More steering feedback is another 1.2L bonus, with precious more feel available to the driver than in other variants.

Wearing (optional) 195/55 R16 eco rubber, the limits of the front-end tyre grip ran out well before the chassis’, but all it took was a lift off of the accelerator to kick the hatch back into line. We have not had this much fun in a new baby Peugeot in years.

On dryer roads it is clear that you can drive the least powerful 208 flat-out and rely on the agile and responsive chassis to see you through.

We were enjoying ourselves so much on the damp and twisty roads outside of Lisbon that we didn’t want to give it back. And speaking of back, an absorbent ride quality came as an unexpected bonus.

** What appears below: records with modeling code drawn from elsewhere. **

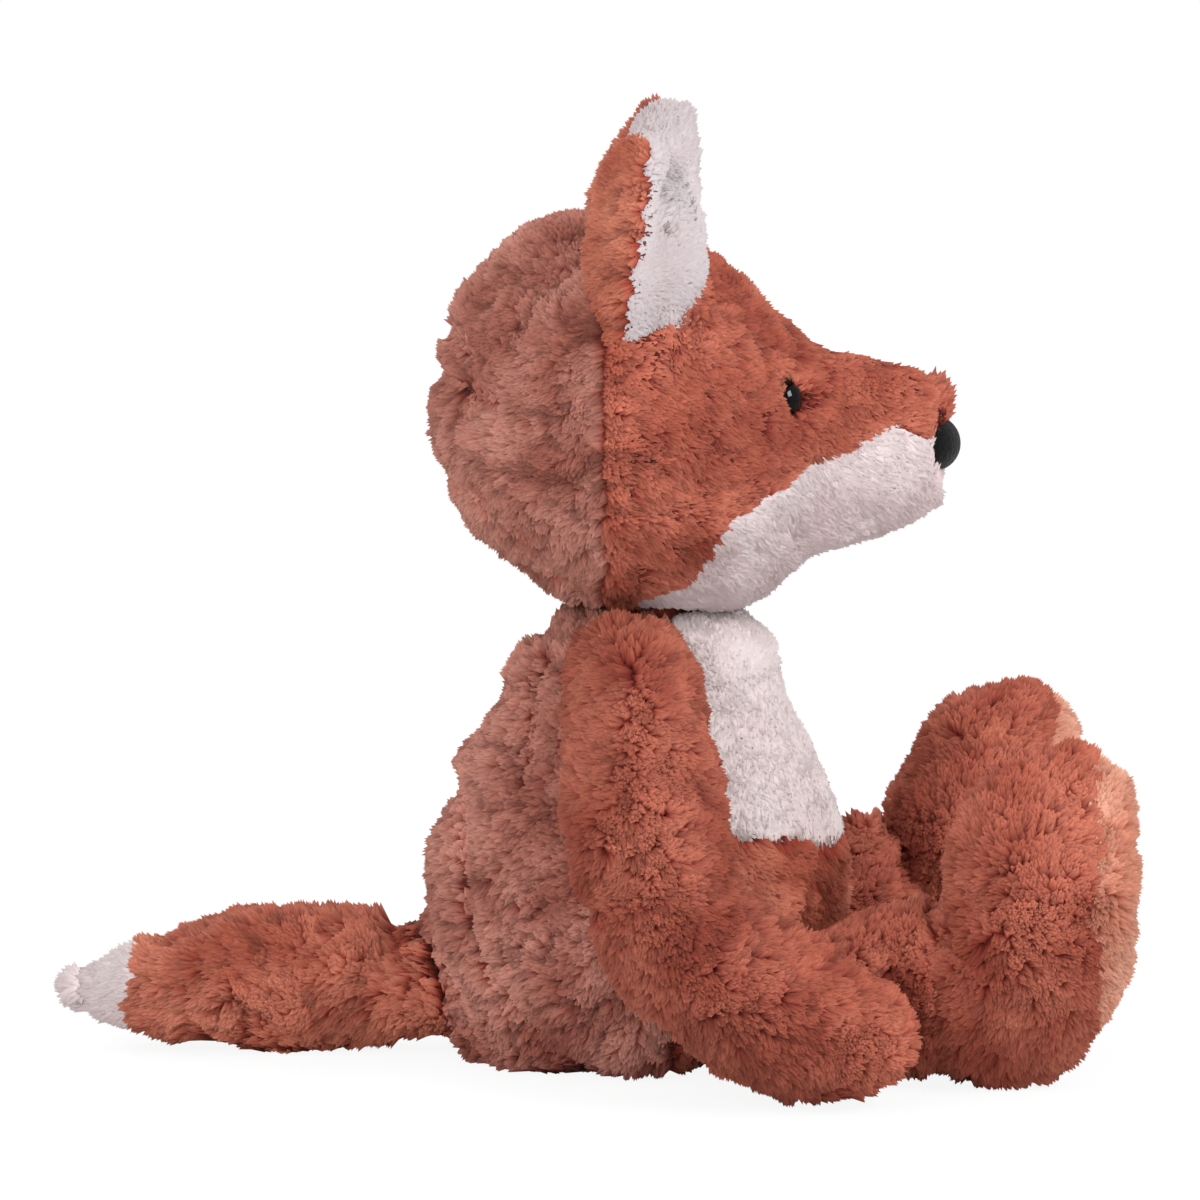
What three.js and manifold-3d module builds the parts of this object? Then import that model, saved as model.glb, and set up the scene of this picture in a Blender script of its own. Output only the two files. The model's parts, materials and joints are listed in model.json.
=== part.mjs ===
// Plush fox, sitting, in millimetres. +X is the way it faces, +Y its left, +Z up.
// The origin lies on the surface it sits on, below the middle of the body.
import * as THREE from 'three';
import { mergeVertices } from 'three/addons/utils/BufferGeometryUtils.js';
import Module from 'manifold-3d';

const wasm = await Module();
wasm.setup();

// Cloth and seams
const pileCloth = 6;
const seamGap = 0.3;
const turningGap = 1.1;
const sweepStepRadians = 0.175;
const rootBallShare = 0.6;
const ringPoints = 14;
const smallRingPoints = 10;
const ballPoints = 16;
const ballRings = 8;
const seatCrown = 0.5;
const overrun = 400;

// Head: a ball that narrows into the muzzle
const headLength = 162;
const headHeight = 122;
const headHalfWidth = 60;
const headBackX = -52;
const headBottomZ = 142;
const headSeamX = 2;
const muzzleSeamX = 61;

// Neck: the wad of filling that the head is sewn down over
const neckRadius = 17;
const neckGap = 0.75;
const neckX = 18;
const neckZ = 139;

// Body
const bodyHeight = 138.5;
const bodyDepth = 136;
const bodyHalfWidth = 56;
const bodyBackX = -58;
const sideSeamX = 22;

// Bag of beans in the seat
const beanBagRadius = 24;
const beanBagHeight = 14;

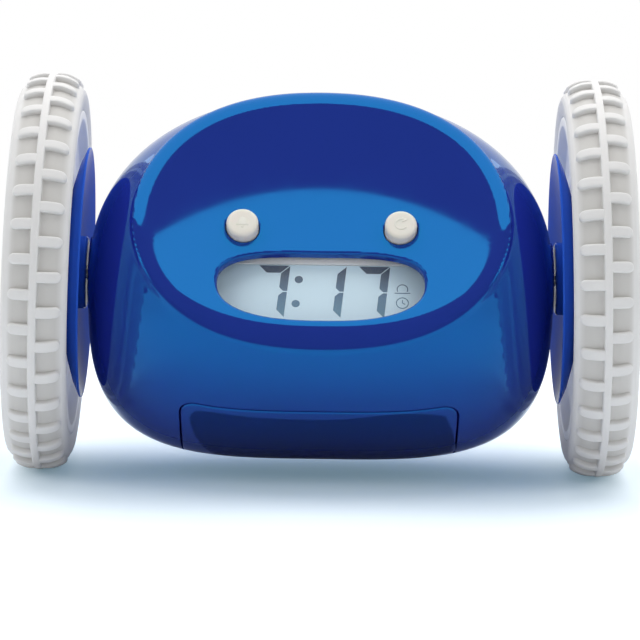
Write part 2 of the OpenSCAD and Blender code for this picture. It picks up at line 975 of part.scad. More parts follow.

Remarkably, the 1.2-litre’s refinement levels are also better than we had anticipated, with just a little bit of that offbeat thrum entering inside.

So, perhaps unbelievably, considering that this is the base car we’re talking about, there is something of the spirit of the old 205 in the 1.2L.

Underlined by the pert and pretty styling on the outside, as well as the simple yet fresh cabin ergonomics going on inside, the base 208 evokes yesterday as well as tomorrow.

A good example of this is the interior. While a modern rethink of the driver’s relationship with the car sees a smaller steering wheel, higher-placed and further set-back instruments, and advanced touch-screen functionality, the dash and lower centre console area are meant to remind us of the 205’s, according to one senior cabin designer.

Whether it also has to do with revving the fiery little engine right out to exploit a chassis that can clearly handle much more power, sharp handling that is the upshot of a big weight drop, playful chassis, promise of cheap fun, or even the sound and feel of that fizzy triple working away up ahead, we’re smitten.

No, we’re not quite claiming this is a return to Peugeot’s 1980s and ‘90s glory days – and indeed the larger 1.6L models have cons as well as pros – the 1.2L might just be the 208 that turns it all around again at last.

We’ve heard about small things punching above their weight … well, it’s the perfect analogy for this terrific little Peugeot triple.